To be done:
Could you repeat, word for word, every line from the one containing "# Sizes are" through the final line of the records below, and nothing else?

Information shown:
::::::::

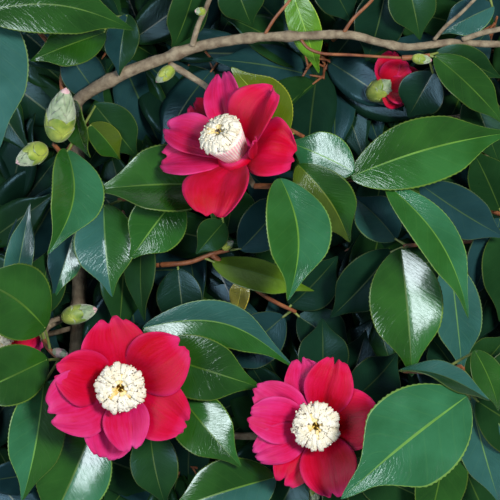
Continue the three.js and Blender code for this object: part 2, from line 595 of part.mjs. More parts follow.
// Points along every limb and stem, that a twig or leaf keeps away from.
const guards = [];
function guard(places, radius, owner) {
  const curve = new THREE.CatmullRomCurve3(places, false, 'centripetal');
  const steps = Math.ceil(curve.getLength() / 3);
  for (let step = 0; step <= steps; step += 1) {
    guards.push({ point: curve.getPoint(step / steps), radius, owner });
  }
}
for (const [name, plan] of Object.entries(limbs)) guard(route(plan.route), plan.radii[0], name);

const stemOf = ({ from, space }) => {
  const [left, top, right, bottom] = space;
  const middle = [(left + right) / 2, (top + bottom) / 2];
  return [at(...from), at(from[0] * 0.5 + middle[0] * 0.5, from[1] * 0.5 + middle[1] * 0.5, 22),
    at(middle[0], middle[1], 14)];
};
for (const [name, plan] of Object.entries(spreads)) guard(stemOf(plan), 1.3, name);

// Places on a leaf, by share of its length and of its half width.
const leafPlaces = [0.12, 0.3, 0.48, 0.66, 0.84, 1].flatMap((part) => [[part, -0.9], [part, 0], [part, 0.9]]);

function placesOn({ foot, tip, width }) {
  const axis = tip.clone().sub(foot);
  const side = new THREE.Vector3(axis.y, -axis.x, 0).normalize();
  return leafPlaces.map(([part, x]) => foot.clone().addScaledVector(axis, part)
    .addScaledVector(side, x * (width / 2) * leafOutline(part)));
}

// A leaf is kept if it stays in its mass's space, off the limbs and off the leaves kept before it.
function fits(places, name, space, kept) {
  const [low, high] = [at(space[0], space[3], 0), at(space[2], space[1], 0)];
  return places.every((point) => {
    if (point.x < low.x || point.x > high.x || point.y < low.y || point.y > high.y) return false;
    if (point.z > spreadTop) return false;
    if (kept.some((other) => point.distanceTo(other) < leafGap)) return false;
    return guards.every((g) => g.owner === name || point.distanceTo(g.point) > g.radius + limbGap);
  });
}

const leafGap = 6;
const limbGap = 4.2;
const leavesWanted = 6;
for (const [name, plan] of Object.entries(spreads)) {
  const stem = stemOf(plan);
  const draw = draws(plan.seed);
  const bodies = [limb(stem, [1.4, 1], 3, 4)];
  const kept = [];
  const twigCount = 5;
  const heading = (turn, length, rise) => new THREE.Vector3(Math.cos(turn) * length,
    Math.sin(turn) * length, rise);
  let leaves = 0;
  for (let twig = 0; twig < twigCount; twig += 1) {
    const turn = (2 * Math.PI * (twig + draw(-0.25, 0.25))) / twigCount;
    const root = stem[2].clone().lerp(stem[1], draw(0, 0.3));
    const end = root.clone().add(heading(turn, draw(10, 26), draw(-8, 10)));
    end.z = Math.max(end.z, 3);
    const leavesBefore = leaves;
    for (let attempt = 0; attempt < 30; attempt += 1) {
      const from = root.clone().lerp(end, draw(0.2, 0.97));
      const way = turn + draw(-2.6, 2.6);
      const long = draw(42, 58);
      const width = long * draw(0.4, 0.48);
      const foot = from.clone().add(heading(way, 5, draw(-1, 2)));
      const tip = foot.clone().add(heading(way, long, draw(-14, 16)));
      if (attempt % 3 === 0) tip.z = 0;
      tip.z = Math.max(tip.z, 0);
      const places = placesOn({ foot, tip, width });
      if (leaves < leavesWanted && fits(places, name, plan.space, kept)) {
        leaves += 1;
        kept.push(...places);
        bodies.push(blade({ foot: from, tip, width, fold: 6, arch: 0, parts: [0.46] }));
      }
    }
    if (leaves > leavesBefore) bodies.push(limb([root, root.clone().lerp(end, 0.5), end], [0.9, 0.7], 1, 3));
  }
  add(name, largest(oneBody(bodies).subtract(limbBody(limbs[plan.on], clear))), deepGreen);
}

export default group;
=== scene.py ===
import bmesh
import bpy
import numpy as np
from math import atan, atan2, copysign, cos, exp, floor, pi, radians, sin, sqrt, tan
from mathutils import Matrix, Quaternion, Vector, noise


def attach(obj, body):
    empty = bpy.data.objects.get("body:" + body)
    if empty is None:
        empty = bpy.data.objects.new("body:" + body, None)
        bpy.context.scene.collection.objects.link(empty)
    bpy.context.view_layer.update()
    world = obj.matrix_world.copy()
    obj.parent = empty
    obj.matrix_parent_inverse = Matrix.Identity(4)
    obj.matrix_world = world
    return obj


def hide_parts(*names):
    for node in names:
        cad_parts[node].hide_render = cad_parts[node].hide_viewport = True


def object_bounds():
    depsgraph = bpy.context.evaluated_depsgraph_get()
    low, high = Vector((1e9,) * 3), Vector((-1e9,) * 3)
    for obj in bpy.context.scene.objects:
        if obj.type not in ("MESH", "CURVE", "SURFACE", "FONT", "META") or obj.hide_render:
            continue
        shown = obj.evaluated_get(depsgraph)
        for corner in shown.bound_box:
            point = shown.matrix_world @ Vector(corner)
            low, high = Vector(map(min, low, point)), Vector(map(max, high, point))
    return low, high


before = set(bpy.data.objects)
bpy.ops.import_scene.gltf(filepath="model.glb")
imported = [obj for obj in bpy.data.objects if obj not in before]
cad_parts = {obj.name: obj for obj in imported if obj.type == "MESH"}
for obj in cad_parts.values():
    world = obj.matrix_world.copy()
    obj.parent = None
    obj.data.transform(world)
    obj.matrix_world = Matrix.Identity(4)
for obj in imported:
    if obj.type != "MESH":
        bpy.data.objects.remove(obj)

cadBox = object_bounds()
mm = 0.001

# The plan that every place is given on: 500 steps a side, drawn from a point above the floor.
plan = {"step": 0.44, "middle": 250, "eye": 780, "bloomHeight": 80, "shift": (-1.5, 1.0)}


def at(x, y, z):
    spread = plan["step"] * (plan["eye"] - z) / (plan["eye"] - plan["bloomHeight"])
    return Vector(((x - plan["middle"]) * spread + plan["shift"][0],
        (plan["middle"] - y) * spread + plan["shift"][1], z)) * mm


def routeOf(places):
    return [at(*place) for place in places]


def draws(seed):    # the same draws each time
    state = seed

    def draw(low, high):
        nonlocal state
        state = (state * 16807) % 2147483647
        return low + (high - low) * (state / 2147483647)
    return draw


def linked(name, data):
    made = bpy.data.objects.new(name, data)
    bpy.context.scene.collection.objects.link(made)
    return made


# --- camera and light ---
def feed(tree, made, values):    # by socket or in order: numbers, colours or other nodes' outputs
    for label, value in values.items() if isinstance(values, dict) else enumerate(values):
        if isinstance(value, bpy.types.NodeSocket):
            tree.links.new(value, made.inputs[label])
        else:
            made.inputs[label].default_value = (*value, 1) if isinstance(value, tuple) else value


camera = linked("camera", bpy.data.cameras.new("camera"))
camera.data.angle = 2 * atan(plan["middle"] * plan["step"] / (plan["eye"] - plan["bloomHeight"]))
camera.data.clip_start = 10 * mm
camera.location = Vector((*plan["shift"], plan["eye"])) * mm
bpy.context.scene.camera = camera
bpy.context.scene.view_settings.view_transform = "Standard"

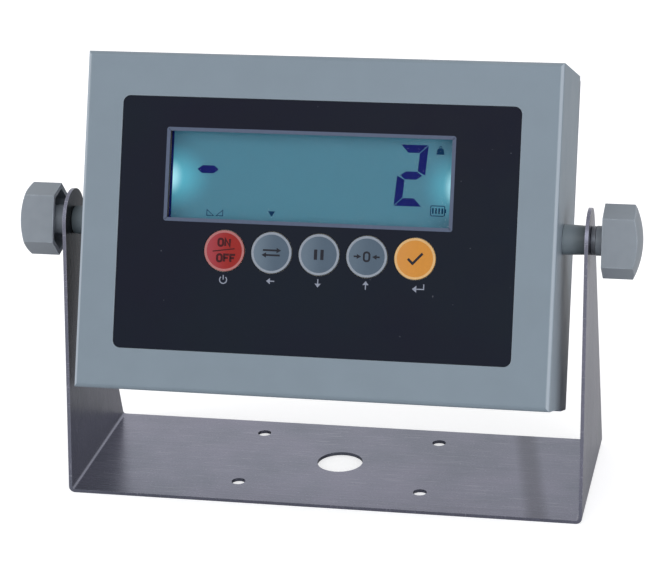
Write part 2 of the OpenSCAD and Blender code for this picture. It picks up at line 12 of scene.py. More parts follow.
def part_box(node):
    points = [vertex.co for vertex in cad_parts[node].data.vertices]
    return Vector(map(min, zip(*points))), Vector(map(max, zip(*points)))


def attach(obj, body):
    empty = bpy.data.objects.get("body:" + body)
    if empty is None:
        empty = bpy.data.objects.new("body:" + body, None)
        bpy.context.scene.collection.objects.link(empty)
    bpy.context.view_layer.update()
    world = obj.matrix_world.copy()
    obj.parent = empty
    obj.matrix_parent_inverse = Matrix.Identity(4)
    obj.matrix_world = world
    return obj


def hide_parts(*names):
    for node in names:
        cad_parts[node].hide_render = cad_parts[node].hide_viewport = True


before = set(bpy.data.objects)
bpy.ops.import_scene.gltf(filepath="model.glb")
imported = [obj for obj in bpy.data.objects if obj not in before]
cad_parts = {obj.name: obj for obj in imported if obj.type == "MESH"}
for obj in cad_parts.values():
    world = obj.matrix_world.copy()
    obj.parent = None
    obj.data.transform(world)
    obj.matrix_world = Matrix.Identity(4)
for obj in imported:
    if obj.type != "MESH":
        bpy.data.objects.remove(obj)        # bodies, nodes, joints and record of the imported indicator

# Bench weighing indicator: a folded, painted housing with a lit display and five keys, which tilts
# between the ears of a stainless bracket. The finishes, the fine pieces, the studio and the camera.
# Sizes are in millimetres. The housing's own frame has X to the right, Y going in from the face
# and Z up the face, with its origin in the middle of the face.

::::::::

The output:
# Sizes are in millimetres. The housing's own frame has X to the right, Y going in from the face
# and Z up the face, with its origin in the middle of the face.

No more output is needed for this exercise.